-- STATED PROBLEM --
Quote only the lines from the line containing "add(roof_slab(bin_plan(bin_fit + bin_wall), 0, bin_depth" to the line containing "FRAME_PIXELS = 1200", with both of those lines included, please, exactly as written.

-- COLLECTED MATERIAL --
■ ■ ■ ■ ■ ■ ■

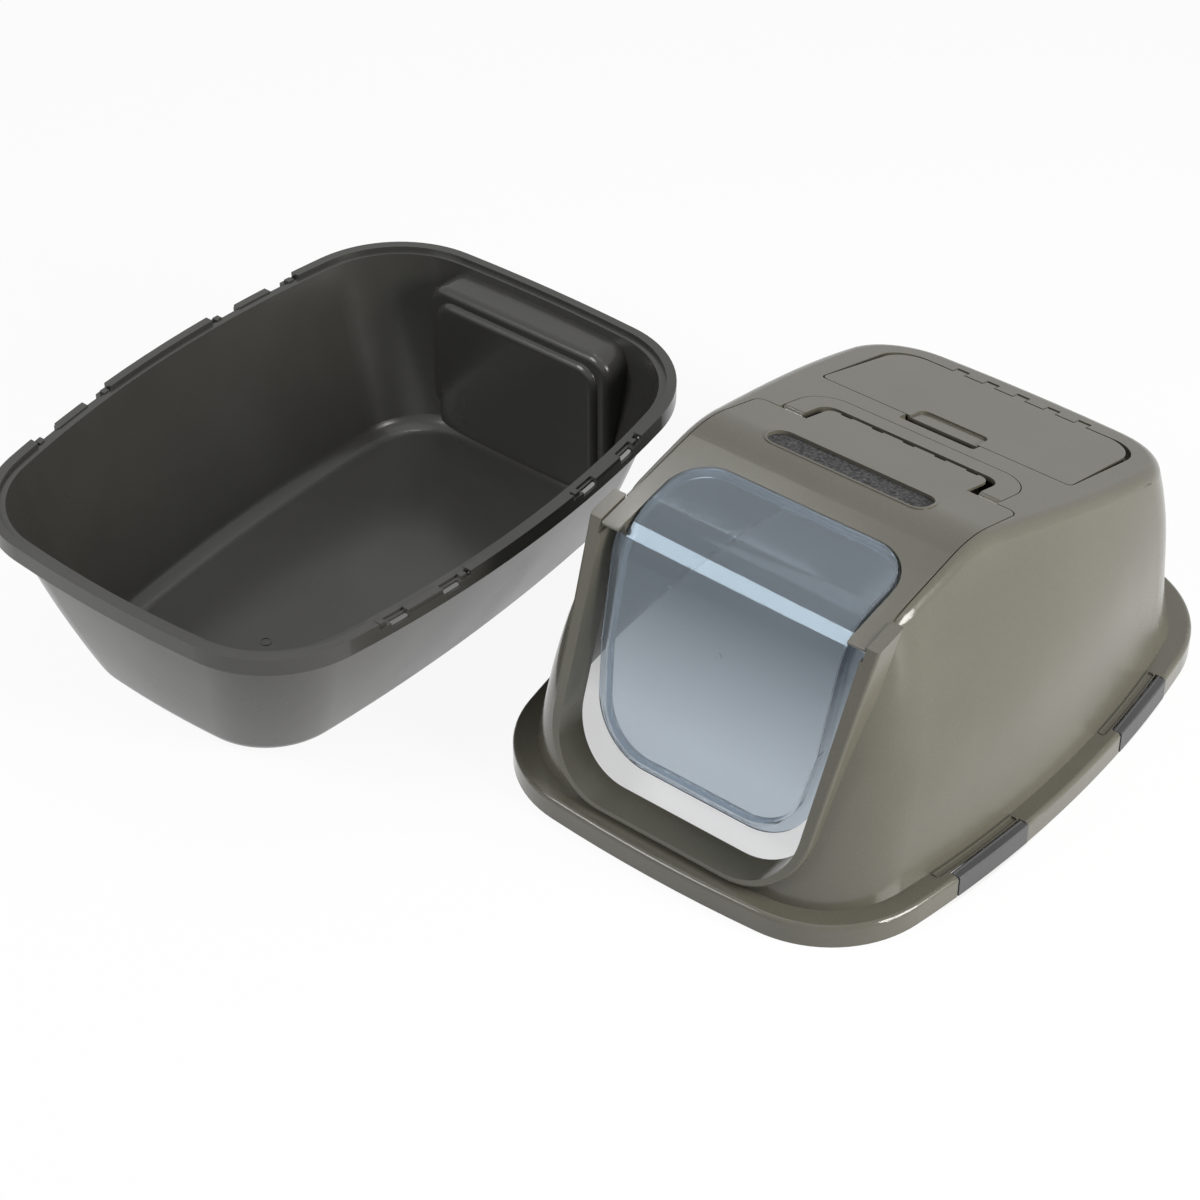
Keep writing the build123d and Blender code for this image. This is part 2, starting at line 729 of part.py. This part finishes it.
cutout_half = bead_half + cutout_gap
cutout_plan = plan_box(-cutout_half, cutout_half, -roof_reach, bead_rear + cutout_gap, 0,
                       bead_corner_top + cutout_gap)
cutout_lip_plan = plan_box(-cutout_half - visor_lip_wall, cutout_half + visor_lip_wall, visor_lip_front,
                           bead_rear + cutout_gap + visor_lip_wall, 0,
                           bead_corner_top + cutout_gap + visor_lip_wall)
visor_body_plan = plan_box(-visor_half, visor_half, visor_front, visor_rear, 0, visor_corner)
tongue_plan = plan_box(-tongue_half, tongue_half, 0, tongue_rear, 0, tongue_corner)
side_lip_plan = plan_box(visor_half - visor_lip_wall, visor_half, visor_front + visor_lip_wall,
                         visor_rear - visor_corner)
window_plan = plan_box(-window_half, window_half, window_y - window_wide / 2, window_y + window_wide / 2,
                       window_corner, window_corner)
window_rim_plan = plan_box(-window_half - window_ridge, window_half + window_ridge,
                           window_y - window_wide / 2 - window_ridge, window_y + window_wide / 2 + window_ridge,
                           window_corner + window_ridge, window_corner + window_ridge)

with BuildPart() as visor:
    add(roof_slab(visor_body_plan, 0, visor_plate))
    add(roof_slab(tongue_plan, 0, visor_plate))
    add(roof_slab(cutout_lip_plan, 0, visor_lip))
    for lip in both_sides(roof_slab(side_lip_plan, half_lap, visor_plate + part_gap), hood_x):
        add(lip)
    add(roof_slab(cutout_plan, -through, 2 * through), mode=Mode.SUBTRACT)
    add(roof_slab(window_rim_plan, -window_ridge_rise, visor_plate))
    add(roof_slab(window_plan, -through, 2 * through), mode=Mode.SUBTRACT)
    for x in knuckle_places:
        half = knuckle_width / 2
        knuckle = hood_block(x - half, x + half, visor_pin_y - knuckle_radius, visor_pin_y + knuckle_radius,
                             visor_pin_z, roof_z(visor_pin_y) - visor_plate / 2)
        add(knuckle + cross_pin(knuckle_radius, x - half, x + half, visor_pin_y, visor_pin_z))
        notch = plan_box(x - half, x + half, tongue_rear - notch_depth, tongue_rear + lap)
        add(roof_slab(notch, -lap, visor_plate + lap), mode=Mode.SUBTRACT)
    add(cross_pin(visor_pin_radius + pin_play, -pin_half, pin_half, visor_pin_y, visor_pin_z),
        mode=Mode.SUBTRACT)
    for lug in disc(door_lug_radius, cutout_half, cutout_half + door_lug_wall, door_axis_y, door_axis_z):
        add(lug)
    web = hood_block(cutout_half, cutout_half + door_lug_wall, door_axis_y - door_lug_radius,
                     door_axis_y + door_lug_radius, door_axis_z, roof_z(door_axis_y - door_lug_radius) - lap)
    for lug in both_sides(web, hood_x):
        add(lug)
    for bore in disc(door_pin_radius + pin_play, cutout_half - lap, cutout_half + door_lug_wall + lap,
                     door_axis_y, door_axis_z):
        add(bore, mode=Mode.SUBTRACT)
    arm_ends = [edge for edge in visor.edges().filter_by(Axis.X)
                if edge.center().Y < hood_y + visor_front + half_lap
                and edge.center().Z > roof_z(visor_front) - half_lap]
    fillet(arm_ends, arm_round)

visor_hinge_pin = cross_pin(visor_pin_radius, -pin_half, pin_half, visor_pin_y, visor_pin_z)
lid_hinge_pin = cross_pin(lid_pin_radius, -pin_half + lap, pin_half - lap, lid_pin_y, lid_pin_z)


# Filter pad and the cage that holds it under the window

pad_plan = plan_box(-window_half - pad_margin, window_half + pad_margin, window_y - window_wide / 2 - pad_margin,
                    window_y + window_wide / 2 + pad_margin, window_corner, window_corner)
holder_half = window_half + pad_margin + holder_fit
holder_side = window_wide / 2 + pad_margin + holder_fit
holder_space_plan = plan_box(-holder_half, holder_half, window_y - holder_side, window_y + holder_side,
                             window_corner, window_corner)
holder_plan = plan_box(-holder_half - holder_wall, holder_half + holder_wall,
                       window_y - holder_side - holder_wall, window_y + holder_side + holder_wall,
                       window_corner + holder_wall,
                       window_corner + holder_wall)
holder_top = visor_plate + part_gap
pad_bottom = holder_top + pad_thick
filter_pad = roof_slab(pad_plan, holder_top, pad_bottom)

with BuildPart() as filter_holder:
    add(roof_slab(holder_plan, holder_top, pad_bottom + holder_fit + holder_wall))
    add(roof_slab(holder_space_plan, 0, pad_bottom + holder_fit), mode=Mode.SUBTRACT)
    pitch = 2 * window_half / holder_bars
    for i in range(holder_bars):
        middle = pitch * (i - (holder_bars - 1) / 2)
        gap = plan_box(middle - pitch / 2 + holder_wall / 2, middle + pitch / 2 - holder_wall / 2,
                       window_y - window_wide / 2, window_y + window_wide / 2)
        add(roof_slab(gap, 0, through), mode=Mode.SUBTRACT)


# Door: a raised dish with a flange round its lower part, hung on two short pins

door_bend_y = door_axis_y - door_depth
door_peak_z = roof_z(peak_y) + door_rise
door_bend_z = door_peak_z - (peak_y - door_bend_y) * slope(roof_fall_front)
mark_y = door_bend_y - (door_bend_z - door_mark_z) * slope(door_lean)


def door_side(depth):
    """Side view of all that lies behind the door's face, set back by a depth."""
    with BuildSketch(side_plane()) as region:
        foot_y = door_bend_y - (door_bend_z + below_floor) * slope(door_lean)
        tail_y = through
        with BuildLine():
            Polyline((foot_y, -below_floor), (door_bend_y, door_bend_z), (peak_y, door_peak_z),
                     (tail_y, door_peak_z - (tail_y - peak_y) * slope(roof_fall_rear)),
                     (tail_y, -below_floor), close=True)
        make_face()
        fillet(region.vertices().sort_by(Axis((0, 0, 0), (-1, 1, 0)))[-1:], door_bend_radius)
        fillet(region.vertices().sort_by(Axis.Y)[-1:], door_peak_radius)
        if depth:
            offset(amount=-depth, kind=Kind.INTERSECTION, mode=Mode.REPLACE)
    return region.sketch


def front_shape(foot_half, low_half, top_half, low_z, foot_z, corner):
    """Front view of a door outline, wider above than at its foot, with round foot corners."""
    with BuildSketch(Plane((hood_x, hood_y, 0), x_dir=(1, 0, 0), z_dir=(0, -1, 0))) as shape:
        with BuildLine():
            Polyline((-foot_half, foot_z), (foot_half, foot_z), (low_half, low_z), (top_half, door_axis_z),
                     (top_half, far), (-top_half, far), (-top_half, door_axis_z), (-low_half, low_z), close=True)
        make_face()
        fillet(shape.vertices().group_by(Axis.Y)[0], corner)
    return shape.sketch


def bead_solid(inset, depth_from, depth_to):
    """Slice of the door's raised middle between two depths, drawn in by an inset."""
    with BuildPart() as middle:
        extrude(door_side(depth_from), amount=far, both=True)
        extrude(door_side(depth_to), amount=far, both=True, mode=Mode.SUBTRACT)
        extrude(front_shape(bead_half_foot - inset, bead_half_low - inset, bead_half - inset, bead_low_z,
                            door_foot_z + inset, bead_corner_foot - inset), amount=far, both=True,
                mode=Mode.INTERSECT)
        extrude(plan_box(-bead_half + inset, bead_half - inset, -roof_reach, bead_rear - inset, 0,
                         bead_corner_top - inset), amount=far, mode=Mode.INTERSECT)
    return middle.part


with BuildPart() as door_flange:
    extrude(door_side(door_depth - door_wall), amount=far, both=True)
    extrude(door_side(door_depth), amount=far, both=True, mode=Mode.SUBTRACT)
    extrude(front_shape(door_flange_half_foot, door_flange_half_low, door_flange_half_top, bead_low_z,
                        door_flange_foot, door_flange_corner), amount=far, both=True, mode=Mode.INTERSECT)
    add(hood_block(-far, far, -far, door_axis_y + door_depth, 0, door_flange_top), mode=Mode.INTERSECT)
    for clear in disc(door_lug_radius + door_lug_play, bead_half, cutout_half + door_lug_wall + door_lug_play,
                      door_axis_y, door_axis_z):
        add(clear, mode=Mode.SUBTRACT)

with BuildPart() as flap_door:
    add(bead_solid(0, 0, door_depth))
    add(door_flange.part)
    add(bead_solid(door_wall, door_wall, 3 * door_depth), mode=Mode.SUBTRACT)
    for pin in disc(door_pin_radius, bead_half - door_wall, bead_half + door_pin_length, door_axis_y, door_axis_z):
        add(pin)
    lean = math.radians(door_lean)
    door_face = Plane((hood_x, hood_y + mark_y, door_mark_z), x_dir=(1, 0, 0),
                      z_dir=(0, -math.cos(lean), math.sin(lean)))
    with BuildSketch(door_face.offset(-lap)):
        Circle(door_mark_radius)
    extrude(amount=lap + door_mark_rise)


# Handle

with BuildPart() as carry_handle:
    add(roof_slab(plan_box(-handle_half, handle_half, handle_axis_y, handle_rear, 0, handle_corner),
                  0, handle_thick))
    add(roof_slab(plan_box(-handle_half + handle_leg, handle_half - handle_leg, -roof_reach,
                           handle_rear - handle_bar, 0, handle_inner_corner), -through, through),
        mode=Mode.SUBTRACT)
    for boss in disc(handle_boss_radius, handle_half - handle_leg, handle_half, handle_axis_y, handle_axis_z):
        add(boss)
    for pin in disc(handle_pin_radius, handle_half - lap, handle_half + handle_pin_length, handle_axis_y,
                    handle_axis_z):
        add(pin)


# Lid and the storage bin under it

def lid_plan(inset):
    """Plan of the lid, drawn in by an inset."""
    with BuildSketch(level(0, hood_x, hood_y)) as plan:
        with BuildLine():
            Polyline((-lid_half_front + inset, lid_front + inset), (lid_half_front - inset, lid_front + inset),
                     (lid_half_rear - inset, lid_rear - inset), (-lid_half_rear + inset, lid_rear - inset),
                     close=True)
        make_face()
        fillet(plan.vertices().group_by(Axis.Y)[0], max(lid_corner_front - inset, lap))
        fillet(plan.vertices().group_by(Axis.Y)[-1], lid_corner_rear - inset)
    return plan.sketch


def bin_plan(inset):
    """Plan of the storage bin's opening, drawn in by an inset."""
    return plan_box(-lid_half_front + lid_rail_width + inset, lid_half_front - lid_rail_width - inset,
                    lid_front + lid_rail_width + inset, lid_rear - lid_rail_width - inset,
                    bin_corner_front, bin_corner - inset)


with BuildPart() as storage_lid:
    add(roof_slab(lid_plan(0), 0, lid_plate))
    rib = roof_slab(bin_plan(bin_fit + bin_wall + lid_rib_gap), lap, lid_plate + lid_rib)
    rib -= roof_slab(bin_plan(bin_fit + bin_wall + lid_rib_gap + lid_rib_wall), 0, through)
    add(rib)
    add(roof_slab(plan_box(-scoop_half - scoop_wall, scoop_half + scoop_wall, lid_front, scoop_rear + scoop_wall,
                           0, scoop_corner + scoop_wall), lap, scoop_depth + lid_plate))
    add(roof_slab(plan_box(-scoop_half, scoop_half, lid_front - lap, scoop_rear, 0, scoop_corner),
                  -lap, scoop_depth), mode=Mode.SUBTRACT)
    for x in knuckle_places:
        half = knuckle_width / 2
        arm = plan_box(x - half, x + half, lid_rear - lid_arm_reach, lid_pin_y)
        add(roof_slab(arm, lid_arm_drop, lid_plate))
        add(cross_pin(lid_knuckle_radius, x - half, x + half, lid_pin_y, lid_pin_z))
    add(cross_pin(lid_pin_radius + pin_play, -pin_half, pin_half, lid_pin_y, lid_pin_z), mode=Mode.SUBTRACT)


with BuildPart() as storage_bin:
    add(roof_slab(bin_plan(bin_fit), lid_rail_drop - bin_flange_plate, bin_depth))
    add(roof_slab(bin_plan(bin_fit - bin_flange), lid_rail_drop - bin_flange_plate, lid_rail_drop))
    add(roof_slab(bin_plan(bin_fit + bin_wall), 0, bin_depth - bin_wall), mode=Mode.SUBTRACT)


pieces = {
    "tray": tray.part,
    "hood_shell": hood_shell.part,
    "visor": visor.part,
    "visor_hinge_pin": visor_hinge_pin,
    "filter_pad": filter_pad,
    "filter_holder": filter_holder.part,
    "flap_door": flap_door.part,
    "carry_handle": carry_handle.part,
    "storage_lid": storage_lid.part,
    "lid_hinge_pin": lid_hinge_pin,
    "storage_bin": storage_bin.part,
    **clips,
}

os.makedirs("parts", exist_ok=True)
for name, piece in pieces.items():
    piece.label = name
    export_step(piece, f"parts/{name}.step")
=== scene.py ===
import math

import bpy
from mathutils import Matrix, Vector

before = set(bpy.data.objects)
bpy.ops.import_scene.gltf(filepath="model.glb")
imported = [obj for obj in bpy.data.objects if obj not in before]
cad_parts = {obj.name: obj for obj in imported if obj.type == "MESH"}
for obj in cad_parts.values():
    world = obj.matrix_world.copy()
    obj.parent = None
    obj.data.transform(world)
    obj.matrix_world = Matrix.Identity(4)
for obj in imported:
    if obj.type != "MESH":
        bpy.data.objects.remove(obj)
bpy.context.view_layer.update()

# A covered litter box taken apart: the tray on the left, the hood beside it on the right.
# Metres throughout, in the frame's own axes.

# Where the hood's own middle stands
HOOD = Vector((0.496, 0.184, 0))

# Camera: one long lens without roll, above and to the right of the fronts
CAMERA_FROM_HOOD = Vector((1.2382, -1.9452, 1.9704))
CAMERA_RISE = 39.0
CAMERA_TURN = 38.674
CAMERA_SENSOR = 36.0
CAMERA_REACH = 50
FOCAL_PIXELS = 3122.7
FRAME_PIXELS = 1200

# Which pieces take which finish
HOOD_PIECES = ("hood_shell", "visor", "carry_handle", "storage_lid",
               "visor_hinge_pin", "lid_hinge_pin")
INNER_PIECES = ("storage_bin", "filter_holder")
CLIPS = ("clip_front_right", "clip_rear_right", "clip_front_left", "clip_rear_left")

# Colours, linear
OLIVE_GREY = (0.112, 0.106, 0.083, 1)
OLIVE_GREY_DARK = (0.096, 0.091, 0.071, 1)
TRAY_GREY = (0.050, 0.049, 0.044, 1)
TRAY_GREY_DARK = (0.041, 0.040, 0.036, 1)
CLIP_GREY = (0.066, 0.066, 0.069, 1)
CLIP_GREY_DARK = (0.055, 0.055, 0.058, 1)
BIN_GREY = (0.085, 0.082, 0.074, 1)
# Nearly black painted shade for the pad's pores
PAD_PAINTED_SHADE = (0.006, 0.006, 0.007, 1)
PAD_FIBRE = (0.095, 0.095, 0.098, 1)
PAD_FLECK = (0.22, 0.22, 0.23, 1)
DOOR_TINT = (0.63, 0.70, 0.77, 1)
DOOR_SHEEN = (0.72, 0.88, 1.0, 1)
FLOOR_WHITE = (0.86, 0.86, 0.86, 1)
GLOW_WHITE = (1.0, 1.0, 1.0, 1)

# Moulded skin: each grain is its scale and detail, each band the noise values it spreads over
FLOW_GRAIN = (5.0, 3)
FLOW_BAND = (0.35, 0.65)
FLECK_GRAIN = (900.0, 1)
FLECK_BAND = (0.60, 0.75)
SMUDGE_GRAIN = (11.0, 4)
SMUDGE_BAND = (0.3, 0.7)
PEEL_GRAIN = (260.0, 2)
PEEL_DEPTH = 0.0004
COAT_ROUGHNESS = 0.12

# Clear door
DOOR_ROUGHNESS = 0.04
DOOR_INDEX = 1.49
DOOR_CLEARNESS = 0.88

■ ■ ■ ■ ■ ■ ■

-- ANSWER BELOW --
    add(roof_slab(bin_plan(bin_fit + bin_wall), 0, bin_depth - bin_wall), mode=Mode.SUBTRACT)


pieces = {
    "tray": tray.part,
    "hood_shell": hood_shell.part,
    "visor": visor.part,
    "visor_hinge_pin": visor_hinge_pin,
    "filter_pad": filter_pad,
    "filter_holder": filter_holder.part,
    "flap_door": flap_door.part,
    "carry_handle": carry_handle.part,
    "storage_lid": storage_lid.part,
    "lid_hinge_pin": lid_hinge_pin,
    "storage_bin": storage_bin.part,
    **clips,
}

os.makedirs("parts", exist_ok=True)
for name, piece in pieces.items():
    piece.label = name
    export_step(piece, f"parts/{name}.step")
=== scene.py ===
import math

import bpy
from mathutils import Matrix, Vector

before = set(bpy.data.objects)
bpy.ops.import_scene.gltf(filepath="model.glb")
imported = [obj for obj in bpy.data.objects if obj not in before]
cad_parts = {obj.name: obj for obj in imported if obj.type == "MESH"}
for obj in cad_parts.values():
    world = obj.matrix_world.copy()
    obj.parent = None
    obj.data.transform(world)
    obj.matrix_world = Matrix.Identity(4)
for obj in imported:
    if obj.type != "MESH":
        bpy.data.objects.remove(obj)
bpy.context.view_layer.update()

# A covered litter box taken apart: the tray on the left, the hood beside it on the right.
# Metres throughout, in the frame's own axes.

# Where the hood's own middle stands
HOOD = Vector((0.496, 0.184, 0))

# Camera: one long lens without roll, above and to the right of the fronts
CAMERA_FROM_HOOD = Vector((1.2382, -1.9452, 1.9704))
CAMERA_RISE = 39.0
CAMERA_TURN = 38.674
CAMERA_SENSOR = 36.0
CAMERA_REACH = 50
FOCAL_PIXELS = 3122.7
FRAME_PIXELS = 1200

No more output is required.